TASK INSTRUCTIONS:
Reproduce exactly the lines below, from the first through the one containing "GLOSS_FROM, GLOSS_TO = 0.50, 0.56", and nothing more.

►

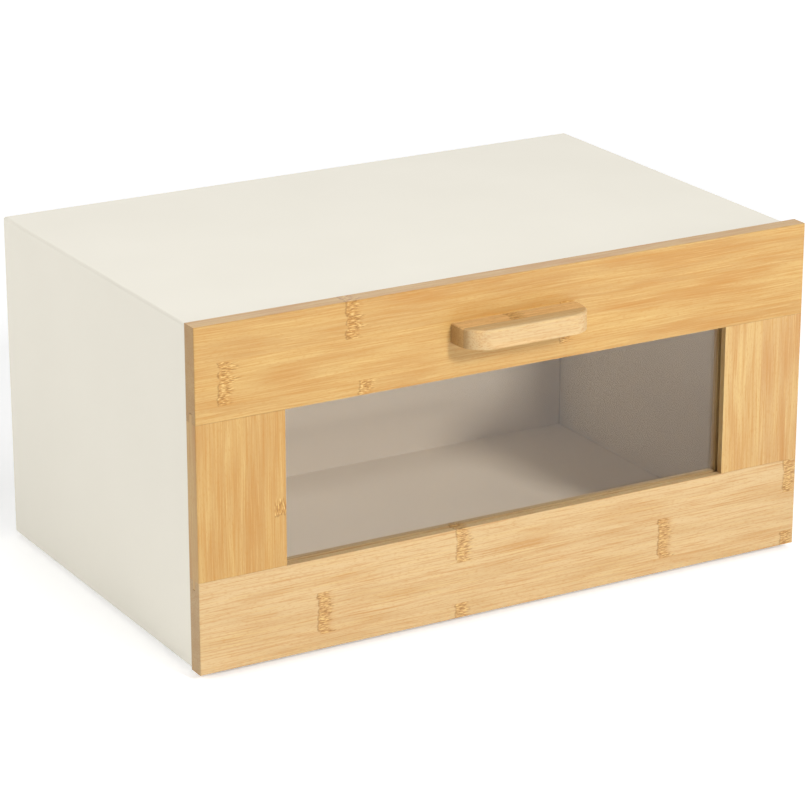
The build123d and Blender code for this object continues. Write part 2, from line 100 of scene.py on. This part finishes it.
MM = 0.001
finishes = {}
print("helpers: colour, add, new_material")

# %% [markdown]
# ## Powder coating
# The cabinet and the tray are mild steel, sprayed with a dry polyester powder and baked. That gives an even,
# silky matt skin: no grain, no brush marks, only a very fine orange peel. The peel's hills are about 1 mm
# apart and 2 microns high, so they are a bump, not geometry.

# %% Powder coating
PEEL_MM = 0.9
PEEL_HEIGHT_MM = 0.002
PATCH_MM = 60.0                       # slow change in the film's thickness
GLOSS_FROM, GLOSS_TO = 0.50, 0.56     # the roughness that goes with it


def powder_coating(name, shade, deeper):
    """Cream polyester powder coating on steel."""
    material, tree, output = new_material(name)
    place = add(tree, "TexCoord").outputs["Object"]
    peel = add(tree, "TexNoise", {"Vector": place, "Scale": 1 / (PEEL_MM * MM), "Detail": 1.0,
                                  "Roughness": 0.4})
    patch = add(tree, "TexNoise", {"Vector": place, "Scale": 1 / (PATCH_MM * MM), "Detail": 2.0})
    tone = add(tree, "Mix", {"Factor": patch.outputs["Fac"], 6: colour(shade), 7: colour(deeper)},
               data_type="RGBA")
    gloss = add(tree, "MapRange", {"Value": patch.outputs["Fac"], "To Min": GLOSS_FROM, "To Max": GLOSS_TO})
    bump = add(tree, "Bump", {"Height": peel.outputs["Fac"], "Distance": PEEL_HEIGHT_MM * MM,
                              "Strength": 1.0})
    skin = add(tree, "BsdfPrincipled", {"Base Color": tone.outputs[2], "Roughness": gloss.outputs["Result"],
                                        "IOR": 1.5, "Normal": bump.outputs["Normal"]})
    tree.links.new(skin.outputs["BSDF"], output.inputs["Surface"])
    return material


finishes["powder_coated_steel"] = powder_coating("powder_coated_steel", "#E9E4D6", "#E5E0D2")
# The tray has the cabinet's coating, but its cream is made warmer here: painted bounce light, standing in for
# the warm light that goes round inside the drawer.
finishes["tray_coating_painted_bounce_light"] = powder_coating("tray_coating_painted_bounce_light", "#F2E4CF", "#EEE0CB")
print("made", finishes["powder_coated_steel"].name, "and", finishes["tray_coating_painted_bounce_light"].name)

# %% [markdown]
# ## Bamboo
# The boards are laminated bamboo: strips about 17 mm wide, split from the stem's wall and glued edge to edge.
# Three things make it look like bamboo and not like wood. There are no growth rings, only straight fibre
# bundles, seen as long thin streaks. Each strip has its own tone, so the glue lines show as a faint change
# of colour. And each strip is crossed by its knuckles, where the stem had a partition: a brown band with a
# ragged edge, full of short dark and pale fibre ends. A strip's knuckles come at a steady distance, the
# length of the stem's joints, so a board is described by its strips' edges, the place of one knuckle in each,
# and that length.
#
# An image could show one board well, but would slide or stretch on the others. A pattern worked out from the
# place inside the board costs nothing to store and goes on over edges and ends, as the real fibres do.

# %% Bamboo: the sizes of its pattern, in millimetres
FIBRE = (24.0, 0.65)         # fibre bundles: length and width; really 0.4 wide, drawn coarser to show
STREAK = (110.0, 1.2)        # darker bundles in rows
CLOUD = (55.0, 8.0)          # slow change of tone
DASH = (2.6, 0.6)            # short fibre ends, at the knuckles and faintly all over
WANDER = (80.0, 1.5)         # fibres wander sideways: over this length, by this much
WANDER_ALIKE = 0.05          # per millimetre: fibres within 20 mm of each other wander nearly alike
STRIP_APART = 9.0            # how far apart the strips lie in the noise that they wander by
FRINGE = 11.0                # how far the fibre ends reach from a knuckle's line
LINE = 0.45                  # half the width of that line
EDGE = 0.9                   # how softly a knuckle starts
LINE_WOBBLE = 2.2            # how unevenly it starts
END_WOBBLE = 6.0             # and how unevenly its fibre ends stop
RAG = 2.5                    # width of the steps in both
GLUE = 0.2                   # half the width of a glue line
STRIP_SHIFT = 61.0           # moves the pattern on from strip to strip
FIBRE_RELIEF = 0.02          # how far the fibres stand proud after sanding
END_DEPTH = 0.4              # depth of the open fibre ends, as a share of that
PALE, HONEY, AMBER, BROWN, STRAW = "#BD9A5E", "#AF8850", "#AC7630", "#6F4C1B", "#CEB072"
END_GRAIN = "#94713F"
print("bamboo tones:", PALE, HONEY, AMBER, BROWN, STRAW, END_GRAIN)

# %% [markdown]
# ### Place and strips
# The pattern is worked out from the place inside the board, in millimetres: how far along the fibres, how far
# across them and how deep. What differs between strips, such as the tone, is one value for the whole board
# that steps up or down at each glue line, so that a board needs only one material.


# %% Bamboo: place and strips
def place_in_mm(tree, along, across):
    """Millimetres along the fibres, across them, and into the board."""
    in_mm = add(tree, "VectorMath", {0: add(tree, "TexCoord").outputs["Object"], 1: (1 / MM,) * 3},
                operation="MULTIPLY")
    place = add(tree, "SeparateXYZ", {0: in_mm})
    deep = next(axis for axis in "XYZ" if axis not in (along, across))
    return [place.outputs[axis] for axis in (along, across, deep)]


def by_strip(tree, past, values):
    """A value that differs from strip to strip. past says, for each glue line, if a point is past it."""
    total = values[0]
    for passed, before, after in zip(past, values, values[1:]):
        total = add(tree, "Math", {0: passed, 1: after - before, 2: total}, operation="MULTIPLY_ADD")
    return total


print("bamboo helpers: place_in_mm, by_strip")

# %% [markdown]
# ### Knuckles
# On a board a knuckle is a thin broken line, where the stem's partition was cut through, and on one side of
# it the fibres end in a ragged fringe. The distance from the strip's nearest knuckle is made uneven with a
# noise that changes from fibre to fibre. Smooth steps of that distance then give three masks.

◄

REPLY:
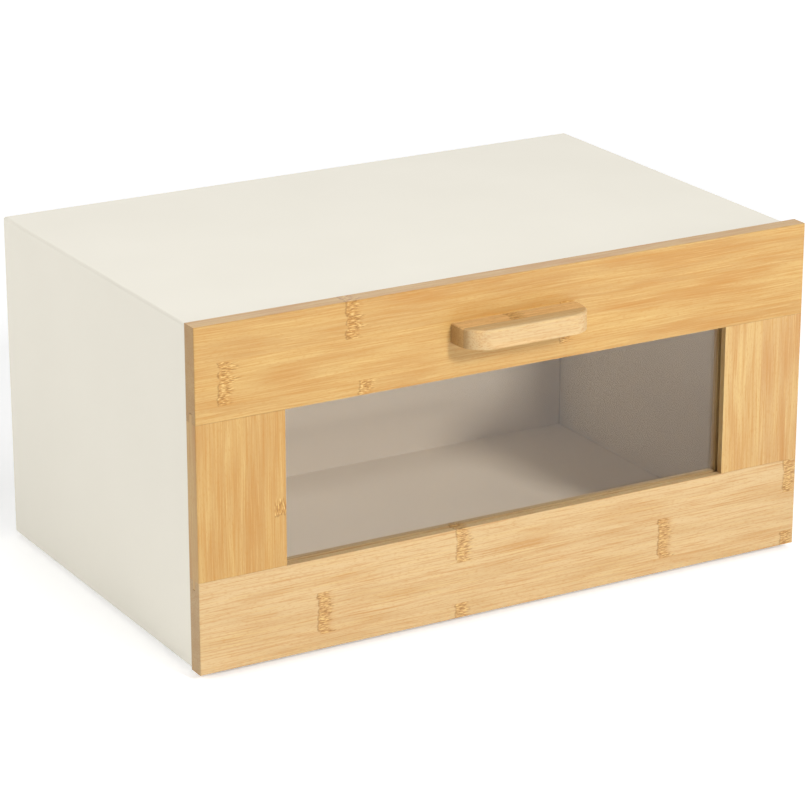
The build123d and Blender code for this object continues. Write part 2, from line 100 of scene.py on. This part finishes it.
MM = 0.001
finishes = {}
print("helpers: colour, add, new_material")

# %% [markdown]
# ## Powder coating
# The cabinet and the tray are mild steel, sprayed with a dry polyester powder and baked. That gives an even,
# silky matt skin: no grain, no brush marks, only a very fine orange peel. The peel's hills are about 1 mm
# apart and 2 microns high, so they are a bump, not geometry.

# %% Powder coating
PEEL_MM = 0.9
PEEL_HEIGHT_MM = 0.002
PATCH_MM = 60.0                       # slow change in the film's thickness
GLOSS_FROM, GLOSS_TO = 0.50, 0.56     # the roughness that goes with it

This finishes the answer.